As a quick example, let’s consider how a 10-asset portfolio stacks up in 100 runs based on normally distributed returns over a simulated 20-year period of daily results. If this was a true test, I’d generate tens of thousands of runs, but for now let’s keep it simple so that we have some pretty eye candy to look at to illustrate the concept. The chart below reflects 100 random results for a strategy over 5040 days (20 years) based on the following rules: go long when the 50-day exponential moving average (EMA) is above the 100-day EMA and the trailing one-year return is positive. If either one of those conditions doesn’t apply, the position is neutral, in which case the previous buy or sell signal applies. If both conditions are negative (i.e., 50-day EMA below 100 day and one-year return is negative), then the position is sold and the assets are placed in cash, with zero return until a new buy signal is triggered.
Note that each line reflects applying these rules to a 10-asset strategy and so we’re looking at one hundred different aggregated portfolio outcomes (all with starting values of 100).
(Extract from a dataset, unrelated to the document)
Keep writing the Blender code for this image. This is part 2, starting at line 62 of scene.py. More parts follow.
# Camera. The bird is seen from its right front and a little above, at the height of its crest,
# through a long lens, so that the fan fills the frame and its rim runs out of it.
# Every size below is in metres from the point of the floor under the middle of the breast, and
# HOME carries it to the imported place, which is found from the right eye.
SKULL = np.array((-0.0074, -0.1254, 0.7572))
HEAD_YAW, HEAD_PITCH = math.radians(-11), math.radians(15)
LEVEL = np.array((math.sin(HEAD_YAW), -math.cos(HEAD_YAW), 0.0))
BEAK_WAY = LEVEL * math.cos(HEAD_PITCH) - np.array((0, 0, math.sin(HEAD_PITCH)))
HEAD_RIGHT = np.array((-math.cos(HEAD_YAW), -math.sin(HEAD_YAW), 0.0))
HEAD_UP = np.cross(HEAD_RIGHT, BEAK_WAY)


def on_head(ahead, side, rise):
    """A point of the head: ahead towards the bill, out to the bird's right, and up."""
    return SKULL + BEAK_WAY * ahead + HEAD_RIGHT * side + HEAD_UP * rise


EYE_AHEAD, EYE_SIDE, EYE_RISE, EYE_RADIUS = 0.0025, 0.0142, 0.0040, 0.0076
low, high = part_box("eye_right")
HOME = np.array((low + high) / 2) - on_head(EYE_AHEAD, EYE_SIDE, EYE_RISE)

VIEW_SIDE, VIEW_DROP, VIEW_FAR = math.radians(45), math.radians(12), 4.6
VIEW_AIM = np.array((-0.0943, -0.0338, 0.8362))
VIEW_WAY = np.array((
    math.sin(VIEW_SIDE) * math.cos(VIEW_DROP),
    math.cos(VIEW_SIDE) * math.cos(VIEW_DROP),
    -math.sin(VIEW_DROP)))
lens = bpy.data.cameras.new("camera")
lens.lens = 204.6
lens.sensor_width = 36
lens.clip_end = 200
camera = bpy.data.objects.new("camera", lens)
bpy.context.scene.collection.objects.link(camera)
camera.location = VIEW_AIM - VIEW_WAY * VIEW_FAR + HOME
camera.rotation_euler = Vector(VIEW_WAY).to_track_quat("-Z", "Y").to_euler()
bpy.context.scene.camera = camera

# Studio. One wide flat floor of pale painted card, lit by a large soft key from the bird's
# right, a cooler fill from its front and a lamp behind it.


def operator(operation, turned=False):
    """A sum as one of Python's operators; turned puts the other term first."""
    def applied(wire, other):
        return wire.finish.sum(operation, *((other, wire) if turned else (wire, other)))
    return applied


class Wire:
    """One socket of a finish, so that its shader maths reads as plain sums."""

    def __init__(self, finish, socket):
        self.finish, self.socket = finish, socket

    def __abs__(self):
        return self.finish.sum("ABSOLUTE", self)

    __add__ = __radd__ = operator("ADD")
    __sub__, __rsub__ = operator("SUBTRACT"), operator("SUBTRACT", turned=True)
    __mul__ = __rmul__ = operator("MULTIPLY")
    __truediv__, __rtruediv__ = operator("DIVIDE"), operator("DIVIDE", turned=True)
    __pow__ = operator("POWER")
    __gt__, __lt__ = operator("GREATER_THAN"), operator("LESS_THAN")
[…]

The initial results look encouraging, in part because the median return is moderately positive (+22%) over the sample period and the interquartile performance ranges from roughly +10% to +39%. The worst performance is a loss of a bit more than 7%.
The question, of course, is how this compares with a relevant benchmark? Also, we could (and probably should) run the simulations with various non-normal distributions to consider how fat-tail risk influences the results. In fact, the testing outlined above is only the first step if this was a true analytical project.
The larger point is that it’s practical and prudent to look beyond the historical record for testing strategies. The case for doing so is strong for both short-term trading tactics and longer-term investment strategies. Indeed, the ability to review the statistical equivalent of hundreds of years of market outcomes, as opposed to a decade or two, is a powerful tool. The one-sample run of history is an obvious starting point, but there’s no reason why it should have the last word.